To be done: Which lines run from the first one up to and including the one with "edge = 1 - skin.step(from_margin, 0.5, 1.4)"? Print exactly those.

(Entries with model source code)
##############################

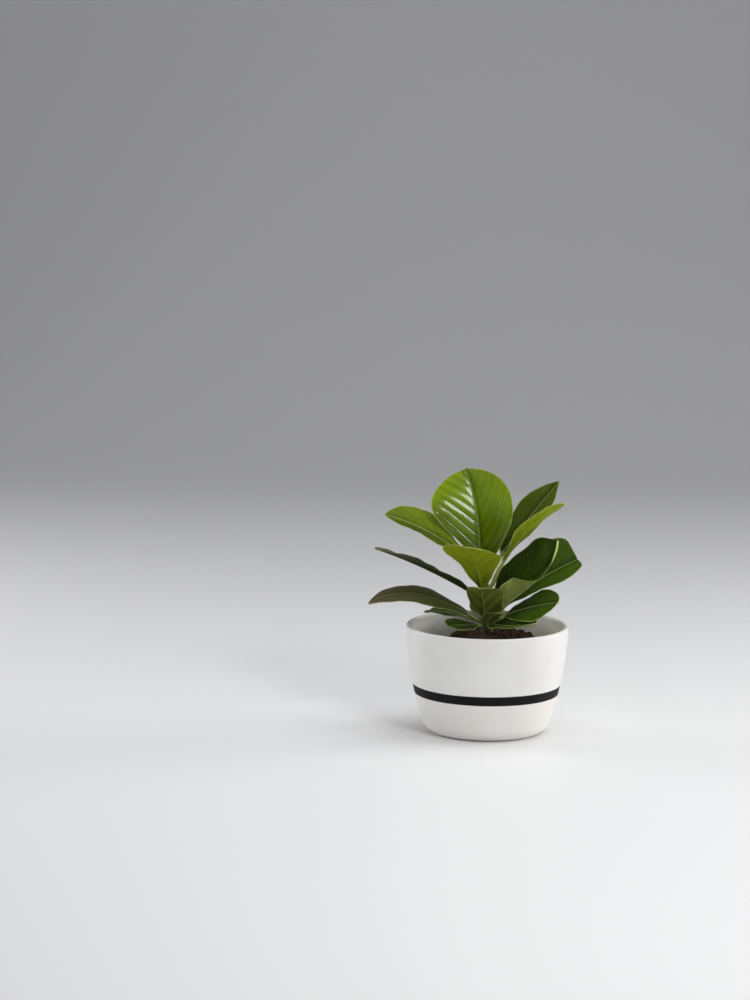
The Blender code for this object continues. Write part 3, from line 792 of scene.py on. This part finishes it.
# %% Leaf finishes
def leaf_finish(name, face, is_top, roughness, ior, right_half_lit=0.0):
    """The material of one face. The last value says how much further its bright colour reaches on the right
    half: painted light on one half, painted shade on the other.
    """
    skin = Finish(name, IOR=ior)
    deep, bright, pale = face["deep"], face["bright"], face["vein"]
    veins, from_midrib, from_margin = skin.attribute("vein")
    along, across, _ = skin.attribute("where")
    on_blade = skin.step(along, 0.0, 0.06)

    # Where things are. Lengths are in mm, and to_vein is the way to the nearest side vein.
    cell = skin.node("Math", dict(operation="FRACT"), {0: veins + 20.5})
    to_vein = skin.node("Math", dict(operation="ABSOLUTE"), {0: cell - 0.5}) * VEIN_EVERY * 0.65
    drift = (skin.grain(400, 2) - 0.5) * 0.5
    side = (1 - skin.step(to_vein + drift, 0.1, 0.9)) * on_blade * skin.step(from_margin, 0.5, 4.0)
    midrib = 1 - skin.step(from_midrib + along * 0.5, 0.55, 1.25)
    # Painted shade: the channel beside the midrib, darkened as a shaded crease.
    groove = skin.step(from_midrib, 0.8, 1.4) * (1 - skin.step(from_midrib, 1.6, 6.0)) * on_blade
    net = 1 - skin.step(skin.node("TexVoronoi", dict(feature="DISTANCE_TO_EDGE"),
                                  {"Vector": skin.object_place(), "Scale": 420.0}), 0.02, 0.11)
    edge = 1 - skin.step(from_margin, 0.5, 1.4)

    # How bright the green is: clouds of the leaf's own tone, painted light on the puffs between the veins,
    # and painted light towards the tip with painted shade towards the stalk.
    cloud = skin.step(skin.grain(38, 3, 0.5), 0.34, 0.66)
    # Painted light: the puffs between the side veins are lighter, and painted shade darkens the valleys along
    # the veins.
    lit_puff = skin.step(to_vein, 0.4, 3.4)
    # Painted shade: the blade is darker towards the stalk and on its left half, as set for each age; on old
    # leaves the same step also turns the tip brown, which is their own colour.
    grown = skin.step(along + across * right_half_lit, face["dark_until"], face["dark_until"] + 0.7)
    colour = skin.mix(cloud * 0.2 + lit_puff * 0.2 + grown * 0.6, deep, bright)
    # Painted shade in the channel beside the midrib, strong on the upper face.
    colour = skin.mix(groove * (0.5 if is_top else 0.1), colour, deep)
    colour = skin.mix(net * 0.08, colour, pale)
    colour = skin.mix(side * face["side"], colour, pale)
    colour = skin.mix(midrib * face["midrib"], colour, pale)
    colour = skin.mix(edge * 0.9 * on_blade, colour, pale)
    colour = skin.mix((1 - on_blade) * 0.8, colour, pale)

    if is_top:
        height = skin.grain(1300, 2) * 0.015 - side * 0.25 - net * 0.03
    else:
        height = skin.grain(1300, 2) * 0.04 + side * 0.5 + net * 0.08
    return skin.feed(Base_Color=colour, Roughness=roughness + cloud * 0.04 + net * 0.03 + midrib * 0.12,
                     Normal=skin.bump(height, 0.5 * MM, 0.7))


# For each age: its slot, the roughness and IOR of its upper face, how much further its painted light reaches
# on the right half, and both faces. A face has its dark, bright and vein colours, how strongly the vein
# colour shows on the midrib and on the side veins, and how far along the blade its dark colour, painted shade
# near the stalk, reaches.
UNDERSIDE_ROUGHNESS, UNDERSIDE_IOR = 0.55, 1.2
LEAF_AGES = {
    "young": dict(
        slot="young_green", roughness=0.11, ior=1.44, right_half_lit=0.15,
        top=dict(deep=(0.034, 0.055, 0.003), bright=(0.23, 0.35, 0.002), vein=(0.40, 0.47, 0.09),
                 midrib=0.15, side=0.03, dark_until=0.05),
        under=dict(deep=(0.12, 0.16, 0.003), bright=(0.26, 0.33, 0.006), vein=(0.38, 0.42, 0.12),
                   midrib=0.2, side=0.1, dark_until=0.05)),
    "fresh": dict(
        slot="leaf_green", roughness=0.42, ior=1.1, right_half_lit=0.9,
        top=dict(deep=(0.036, 0.056, 0.002), bright=(0.14, 0.205, 0.004), vein=(0.40, 0.45, 0.16),
                 midrib=0.8, side=0.05, dark_until=0.05),
        under=dict(deep=(0.016, 0.025, 0.002), bright=(0.27, 0.33, 0.04), vein=(0.28, 0.32, 0.10),
                   midrib=0.3, side=0.1, dark_until=0.4)),
    "grown": dict(
        slot="leaf_green", roughness=0.36, ior=1.15, right_half_lit=0.0,
        top=dict(deep=(0.015, 0.027, 0.002), bright=(0.058, 0.088, 0.003), vein=(0.30, 0.34, 0.12),
                 midrib=0.5, side=0.05, dark_until=0.05),
        under=dict(deep=(0.13, 0.17, 0.03), bright=(0.20, 0.25, 0.045), vein=(0.30, 0.34, 0.13),
                   midrib=0.3, side=0.1, dark_until=0.05)),
    "mature": dict(
        slot="leaf_green", roughness=0.34, ior=1.14, right_half_lit=0.4,
        top=dict(deep=(0.006, 0.015, 0.001), bright=(0.042, 0.090, 0.002), vein=(0.26, 0.33, 0.10),
                 midrib=0.7, side=0.06, dark_until=0.05),
        under=dict(deep=(0.21, 0.255, 0.055), bright=(0.35, 0.41, 0.10), vein=(0.46, 0.50, 0.22),
                   midrib=0.6, side=0.1, dark_until=0.05)),
    "old": dict(
        slot="leaf_green", roughness=0.45, ior=1.12, right_half_lit=0.0,
        top=dict(deep=(0.050, 0.075, 0.010), bright=(0.100, 0.074, 0.050), vein=(0.28, 0.28, 0.12),
                 midrib=0.6, side=0.08, dark_until=0.3),
        under=dict(deep=(0.026, 0.038, 0.010), bright=(0.062, 0.064, 0.028), vein=(0.16, 0.16, 0.08),
                   midrib=0.6, side=0.1, dark_until=0.3)),
}
finishes = {}
for name, age in LEAF_AGES.items():
    top = leaf_finish(name + "_leaf_top", age["top"], True, age["roughness"], age["ior"], age["right_half_lit"])
    under = leaf_finish(name + "_leaf_underside", age["under"], False, UNDERSIDE_ROUGHNESS, UNDERSIDE_IOR)
    finishes[name] = [top, under]
print("leaf finishes:", list(finishes))

# %% [markdown]
# Now the seventeen leaves are rolled up, one after the other.

# %% All the leaves
for name, values in LEAVES.items():
    leaf = {**LEAF_USUAL, **values}
    blade = finish_piece(roll_leaf(leaf), "blade_" + name, "leaf_" + name, finishes[leaf["age"]],
                         60)
    print(name, [round(v / MM) for v in blade.dimensions], "mm", len(blade.data.polygons), "faces")

# %% [markdown]
# ## Bud
# The next leaf is still rolled up in a pointed sheath at the top of the stem, which is turned like a small
# spindle with a slight twist. It is yellow-green, and brown and dry at its tip.

# %% Bud
BUD_LENGTH, BUD_RADIUS = 13, 2.65      # millimetres
bud_foot = np.array(STEM_LINE[-1], float)
bud_profile = []
for part in np.linspace(0, 1, 30):
    radius = 0.25 + BUD_RADIUS * math.cos(part * math.pi / 2) ** 0.8
    twist = 0.12 * math.sin(part * 9)
    x, y, z = (bud_foot + (-1.5 * part ** 2 + twist, twist, 0.3 + BUD_LENGTH * part)) * MM
    bud_profile.append((radius * MM, z, x, y))
bud = turn_up(bud_profile, sides=32)

sheath = Finish("bud_scale", IOR=1.45)
place = sheath.object_place()
fibres = sheath.step(sheath.grain(500, 3, 0.6), 0.35, 0.65)
tip = sheath.step(sheath.node("SeparateXYZ", None, {0: place}, 2), 162 * MM, 170 * MM)
colour = sheath.mix(fibres, (0.24, 0.28, 0.05), (0.36, 0.40, 0.10))
colour = sheath.mix(tip * 0.7, colour, (0.30, 0.19, 0.09))
bud_scale = sheath.feed(Base_Color=colour, Roughness=0.42 + fibres * 0.1,
                        Normal=sheath.bump(fibres, 0.3 * MM, 0.6))
finish_piece(bud, "bud_sheath", "terminal_bud", [bud_scale])
print("bud done")

# %% [markdown]
# ## Dry scales
# Below the bud two dry scales, what is left of older sheaths, stand against the stem. They are tiny leaves
# with hardly any stalk, so they are rolled up in the same way, from a coarser grid.

# %% Dry scales
papery = Finish("dry_scale", IOR=1.4)
streaks = papery.step(papery.grain(700, 4, 0.65), 0.36, 0.66)
colour = papery.mix(streaks, (0.11, 0.05, 0.02), (0.26, 0.15, 0.07))
dry_scale = papery.feed(Base_Color=colour, Roughness=0.7 + streaks * 0.15,
                        Normal=papery.bump(streaks, 0.4 * MM, 0.8))
for name, height, heading in (("upper", 136, 70), ("lower", 122, 110)):
    scale = {**LEAF_USUAL, **dict(
        height=height, heading=heading, rise=80, stalk=1.4, petiole=2, length=13, width=7, widest=0.4,
        droop=-6, fold_left=30, fold_right=30, point_left=1.0, point_right=1.0, ruffle=0.0, quilt=0.0,
        wrinkle=0.1)}
    piece = roll_leaf(scale, around=36, along=40, stalk_rows=5)
    finish_piece(piece, "scale_" + name, "stipule_" + name, [dry_scale, dry_scale], 60)
print("scales done")

# %% [markdown]
# ## Floor
# The floor is one pale sheet of paper that curves up behind the plant, so no horizon shows. It starts as a
# plane. Its back edge is then extruded step by step round a quarter circle, and at last straight up. The
# paper gets darker towards the back, as a backdrop does where the lamps no longer reach it.

# %% Floor
HALF_ACROSS, HALF_DEEP = 3.0, 1.5          # metres
SWEEP_RADIUS, SWEEP_PARTS = 1.2, 12
DARKER_FROM, DARKER_TO = -0.3, 1.6         # along Y

deselect()
bpy.ops.mesh.primitive_plane_add(size=2, location=(0, 0, 0))
floor = bpy.context.object
bpy.ops.transform.resize(value=(HALF_ACROSS, HALF_DEEP, 1))
bpy.ops.object.transform_apply(scale=True)
bpy.ops.object.mode_set(mode="EDIT")
bpy.ops.mesh.select_mode(type="EDGE")
bpy.ops.mesh.select_all(action="DESELECT")
sheet = bmesh.from_edit_mesh(floor.data)
for edge in sheet.edges:
    edge.select = all(v.co.y > 0 for v in edge.verts)
sheet.select_flush_mode()
chord = SWEEP_RADIUS * math.pi / 2 / SWEEP_PARTS
for i in range(SWEEP_PARTS):
    angle = math.pi / 2 * (i + 0.5) / SWEEP_PARTS
    bpy.ops.mesh.extrude_region_move(TRANSFORM_OT_translate={
        "value": (0, chord * math.cos(angle), chord * math.sin(angle))})
bpy.ops.mesh.extrude_region_move(TRANSFORM_OT_translate={"value": (0, 0, 2.0)})
bpy.ops.object.mode_set(mode="OBJECT")
bpy.ops.object.shade_smooth()
floor.name = "studio_floor"
paper = Finish("studio_paper")
behind = paper.node("SeparateXYZ", None, {0: paper.object_place()}, 1)
shade = paper.mix(paper.step(behind, DARKER_FROM, DARKER_TO), (0.89, 0.89, 0.895), (0.58, 0.58, 0.59))
paper.feed(Base_Color=shade)
floor.data.materials.append(paper.material)
print("floor ready")

# %% [markdown]
# ## Lights and sky
# Five soft boxes light the plant. Two low ones stand to the right and left of it, a little behind, and
# shine over the rim onto the inside of the pot. A small bright one in front, like a window, gives the tall
# leaf its gloss. A weak one fills from the front, and a large one hangs overhead. A pale sky lights the rest.

# %% Lights
def softbox(name, place, aim, width, height, power, colour):
    """A rectangular lamp. Sizes are in metres and power is in watts."""
    bpy.ops.object.light_add(type="AREA", location=place)
    lamp = bpy.context.object
    lamp.name = name
    lamp.data.shape = "RECTANGLE"
    lamp.data.size, lamp.data.size_y = width, height
    lamp.data.energy = power
    lamp.data.color = colour
    lamp.rotation_mode = "QUATERNION"
    lamp.rotation_quaternion = (Vector(aim) - Vector(place)).to_track_quat("-Z", "Y")


middle = (0, 0, 0.12)
softbox("low_right", (1.5, 0.5, 0.38), middle, 0.8, 0.3, 12, (1.0, 0.985, 0.96))
softbox("low_left", (-1.45, 0.6, 0.38), middle, 0.8, 0.3, 8, (1.0, 0.99, 0.98))
softbox("front_window", (0.64, -1.26, 1.05), (0, 0, 0.2), 0.42, 0.34, 8.5, (1.0, 1.0, 0.98))
softbox("front_fill", (-0.5, -1.8, 0.3), middle, 1.4, 0.5, 2, (1.0, 1.0, 1.0))
softbox("overhead", (0.25, 0.1, 1.9), middle, 1.6, 1.4, 21, (0.98, 0.99, 1.0))

world = bpy.data.worlds.new("pale_room")
bpy.context.scene.world = world
world.use_nodes = True
sky = world.node_tree.nodes["Background"]
sky.inputs["Color"].default_value = (0.95, 0.96, 1.0, 1)
sky.inputs["Strength"].default_value = 0.2
bpy.context.scene.view_settings.view_transform = "Standard"
print("lights ready")
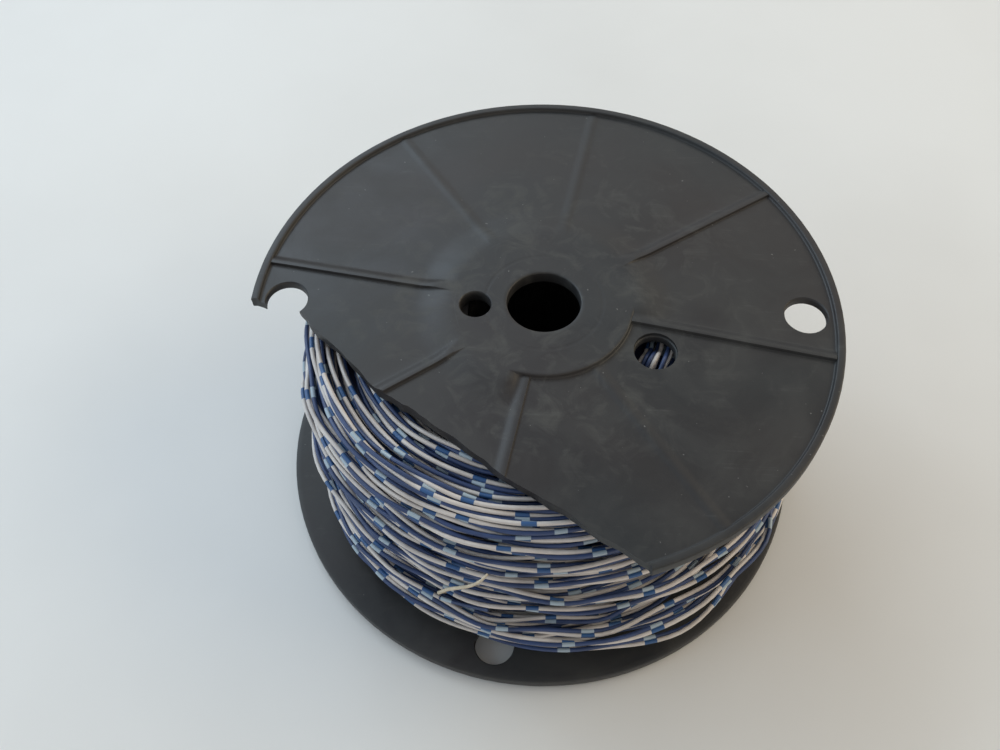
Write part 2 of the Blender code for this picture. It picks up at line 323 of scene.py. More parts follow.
def web_rise(radius):
    """How far the web has risen at a distance from the axis: evenly from the lip to the hub."""
    span = FLANGE_RADIUS - LIP_WIDTH - HUB_RADIUS
    share = (FLANGE_RADIUS - LIP_WIDTH - radius) / span
    return WEB_RISE * np.clip(share, 0.0, 1.0)


def flange_section():
    """Closed outline of the flange, outwards along its top face and back along its inside.

    Flats are straight runs of a few points and every edge is a small arc. Returns distance
    and height of each point and whether it lies on the ribbed part of the top face.
    """
    r = ROUNDING
    web = -WEB_DROP
    lip = -LIP_DROP
    inner = -INNER_DROP
    lip_inside = FLANGE_RADIUS - LIP_WIDTH
    end = inner - SPIGOT_LENGTH
    middle = (inner + end) / 2
    groove_inside = GROOVE_CIRCLE - GROOVE_HALF_WIDTH
    groove_outside = GROOVE_CIRCLE + GROOVE_HALF_WIDTH
    top = arc((BORE_RADIUS + r, -r), r, 180, 90)
    top += [(radius, 0.0) for radius in np.linspace(BORE_RADIUS + 3 * r, 12.6 * MM, 4)]
    top += [(groove_inside, 0.0), (GROOVE_CIRCLE, -GROOVE_DEPTH), (groove_outside, 0.0)]
    top += [(radius, 0.0) for radius in np.linspace(14 * MM, HUB_RADIUS - 2.5 * r, 5)]
    top += arc((HUB_RADIUS - r, -r), r, 90, 10)
    sweep = LIP_SWEEP
    ribbed = arc((HUB_RADIUS + 1.3 * r, web + WEB_RISE + r), r, 200, 270)
    flat = np.linspace(HUB_RADIUS + 3.5 * r, lip_inside - 1.5 * sweep, 34)
    ribbed += [(radius, web + web_rise(radius)) for radius in flat]
    ribbed += arc((lip_inside - sweep, web + sweep), sweep, 270, 325, 5)
    rim = arc((lip_inside + r, lip - r), r, 170, 90)
    rim += arc((FLANGE_RADIUS - r, lip - r), r, 90, 0)
    rim += [(FLANGE_RADIUS, (lip + inner) / 2)]
    rim += arc((FLANGE_RADIUS - r, inner + r), r, 0, -90)
    flat = np.linspace(FLANGE_RADIUS - 4 * r, SPIGOT_RADIUS + 2 * r, 12)
    inside = [(radius, inner) for radius in flat]
    inside += [(SPIGOT_RADIUS, inner - r / 4), (SPIGOT_RADIUS, middle)]
    inside += [(SPIGOT_RADIUS, end + r), (SPIGOT_RADIUS - r, end), (SPIGOT_INSIDE, end)]
    inside += [(SPIGOT_INSIDE, middle), (SPIGOT_INSIDE, -HUB_THICKNESS)]
    inside += [(12.0 * MM, -HUB_THICKNESS), (BORE_RADIUS + r / 2, -HUB_THICKNESS)]
    inside += [(BORE_RADIUS, -HUB_THICKNESS + r / 2), (BORE_RADIUS, -HUB_THICKNESS / 2)]
    points = np.array(top + ribbed + rim + inside)
    on_web = np.zeros(len(points), bool)
    on_web[len(top):len(top) + len(ribbed)] = True
    return points[:, 0], points[:, 1], on_web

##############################

The response:
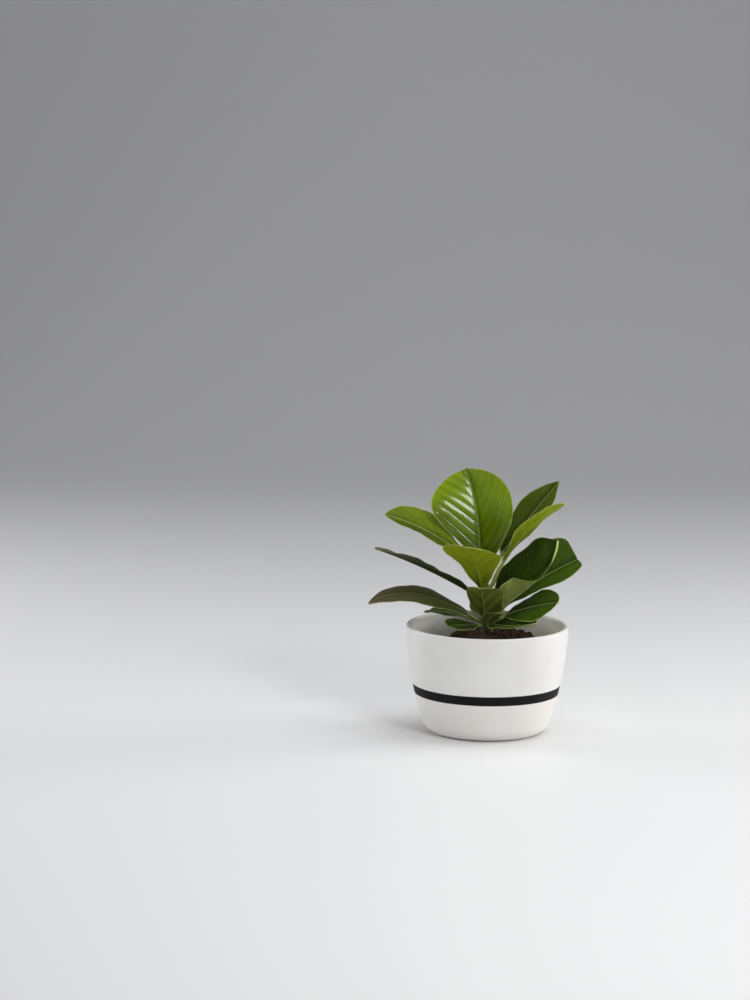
The Blender code for this object continues. Write part 3, from line 792 of scene.py on. This part finishes it.
# %% Leaf finishes
def leaf_finish(name, face, is_top, roughness, ior, right_half_lit=0.0):
    """The material of one face. The last value says how much further its bright colour reaches on the right
    half: painted light on one half, painted shade on the other.
    """
    skin = Finish(name, IOR=ior)
    deep, bright, pale = face["deep"], face["bright"], face["vein"]
    veins, from_midrib, from_margin = skin.attribute("vein")
    along, across, _ = skin.attribute("where")
    on_blade = skin.step(along, 0.0, 0.06)

    # Where things are. Lengths are in mm, and to_vein is the way to the nearest side vein.
    cell = skin.node("Math", dict(operation="FRACT"), {0: veins + 20.5})
    to_vein = skin.node("Math", dict(operation="ABSOLUTE"), {0: cell - 0.5}) * VEIN_EVERY * 0.65
    drift = (skin.grain(400, 2) - 0.5) * 0.5
    side = (1 - skin.step(to_vein + drift, 0.1, 0.9)) * on_blade * skin.step(from_margin, 0.5, 4.0)
    midrib = 1 - skin.step(from_midrib + along * 0.5, 0.55, 1.25)
    # Painted shade: the channel beside the midrib, darkened as a shaded crease.
    groove = skin.step(from_midrib, 0.8, 1.4) * (1 - skin.step(from_midrib, 1.6, 6.0)) * on_blade
    net = 1 - skin.step(skin.node("TexVoronoi", dict(feature="DISTANCE_TO_EDGE"),
                                  {"Vector": skin.object_place(), "Scale": 420.0}), 0.02, 0.11)
    edge = 1 - skin.step(from_margin, 0.5, 1.4)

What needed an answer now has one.